The Reserve Bank of India is likely to hand out new banking licences within the next 10-15 days after the Election Commission gave its go ahead for the plan despite elections kicking off in a few days. That will set the stage for some such as India Post Bank, L&T Finance Holdings, Infrastructure Development Finance Co and Janalaxmi Financial Services to get the bank licence and unleash competition. There are 25 applicants for the licence, including Reliance CapitalAditya Birla Nuvo, and Indiabulls Group

"One can expect in the next 10 to 15 days," said a spokesperson from the Reserve Bank of India. After weeks of debate, the Election Commission has given the go ahead. "The commission is of the view that the Reserve Bank of India may take necessary action as deemed appropriate by the Bank as permissible under provisions of the RBI Act, 1934 Banking Reguration Act, 1949, and or any other relevant law(s)," the EC said . 

RBI will be granting new licences after more than a decade since it handed out licences to YES Bank in 2003 and Kotak Mahindra to convert itself into a bank from a non-banking finance company. The central bank has imposed strict capital requirements such as Rs 500 crore capital and put a lot of restrictions on how other group activities could be conducted. "We are on a path where the banking space is set to get lot more competitive. 

Cleary, this may result in pressure on margins and pricing which would benefit customers," said Sunil Kaushal, regional CEO for India and South Asia. This may also be the final one where banking licences became such a tough issue as the Governor Raghuram Rajan plans to issue licences on tap and also for differentiated banking. 

"We should not be giving licences every 10 years," Rajan told reporters on Tuesday. "So I think that there is scope for having people with partial licences for payments, or only for lending to come into the system. 
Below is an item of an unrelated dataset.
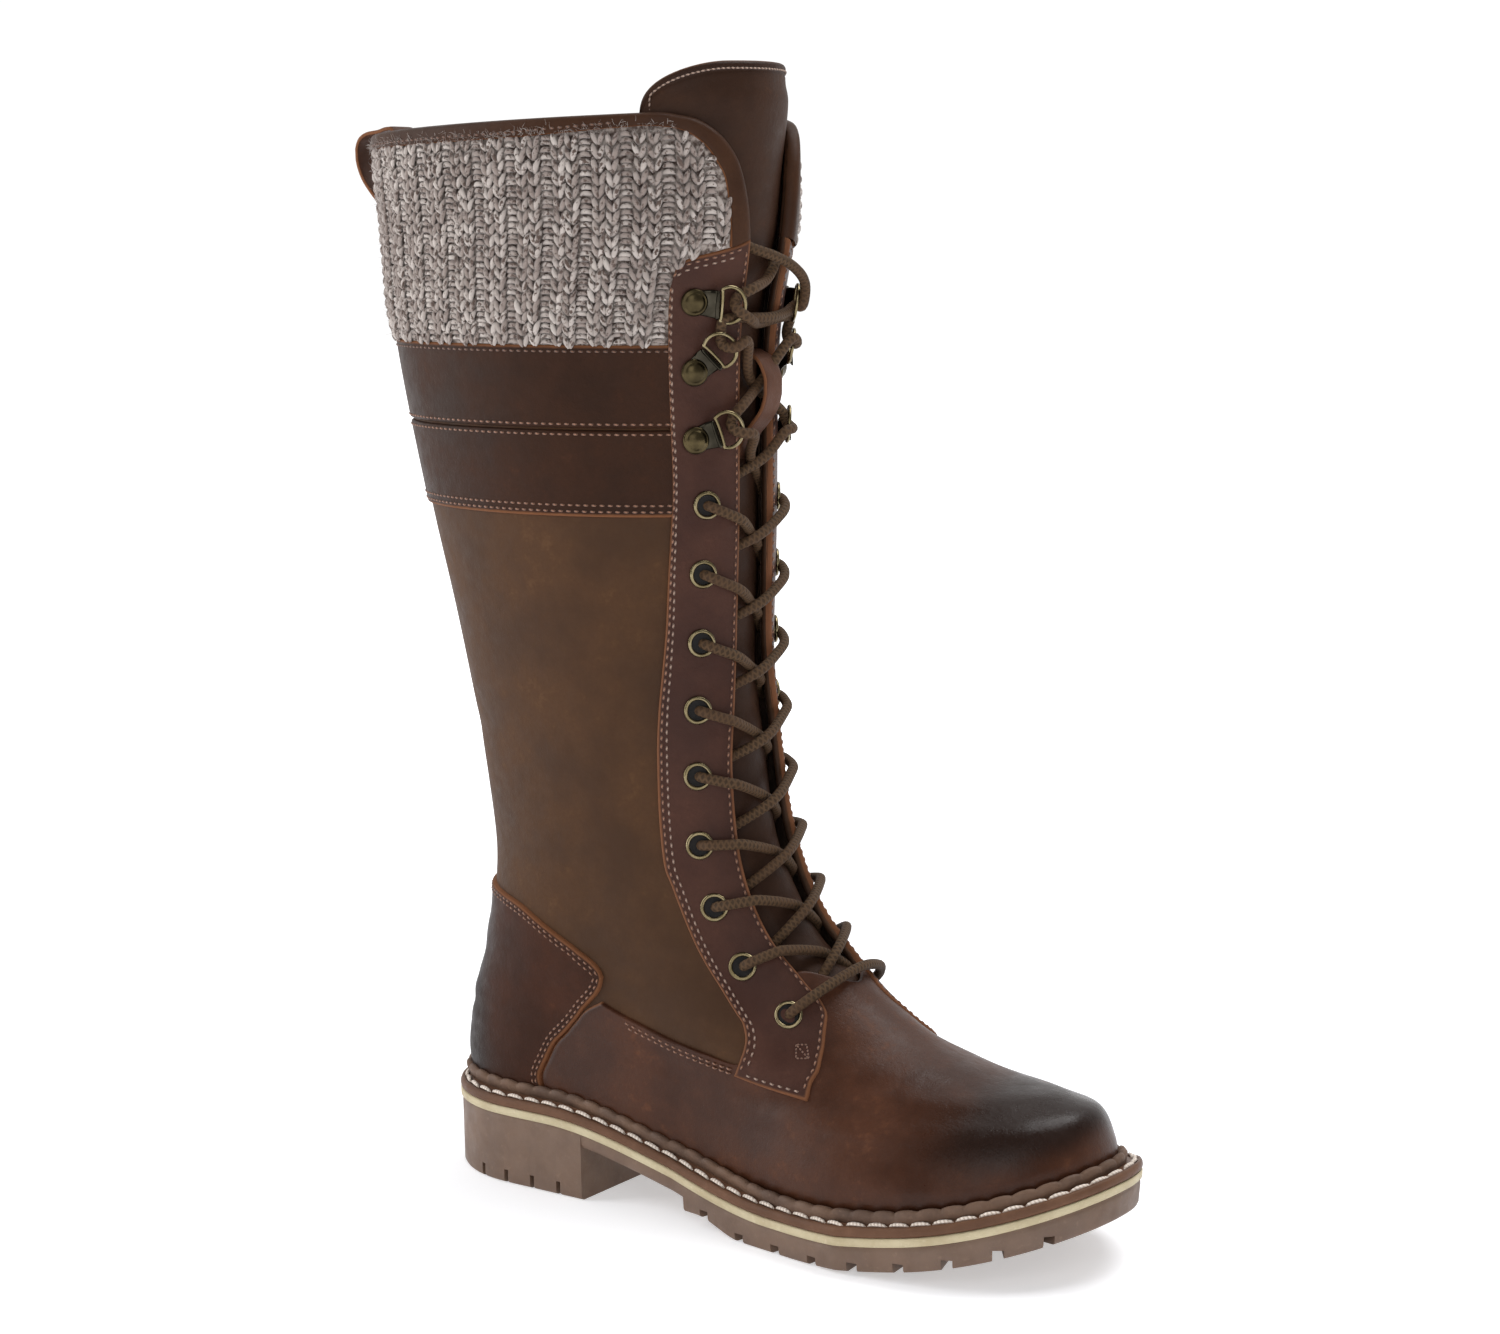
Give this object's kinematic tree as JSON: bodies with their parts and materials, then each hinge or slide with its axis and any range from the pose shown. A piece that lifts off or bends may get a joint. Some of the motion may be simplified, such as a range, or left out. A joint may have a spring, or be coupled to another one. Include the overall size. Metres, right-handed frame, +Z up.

This will allow people to develop banking capabilities with relatively small size of operations, which will then allow them to apply for full banking licences down the line," he said Rajan also defended his decision to consult the EC even though the finance minister P Chidambaram had opined that RBI could have gone ahead by itself even though the code of conduct was in place due to election announcements. 

"The idea to seek permission or just to make sure the election commission was on board was primarily to shield the announcement from controversy so that the new licensees don't get dragged into the political process, which could happen quite easily," said Rajan. "It is perhaps abundant caution," he added.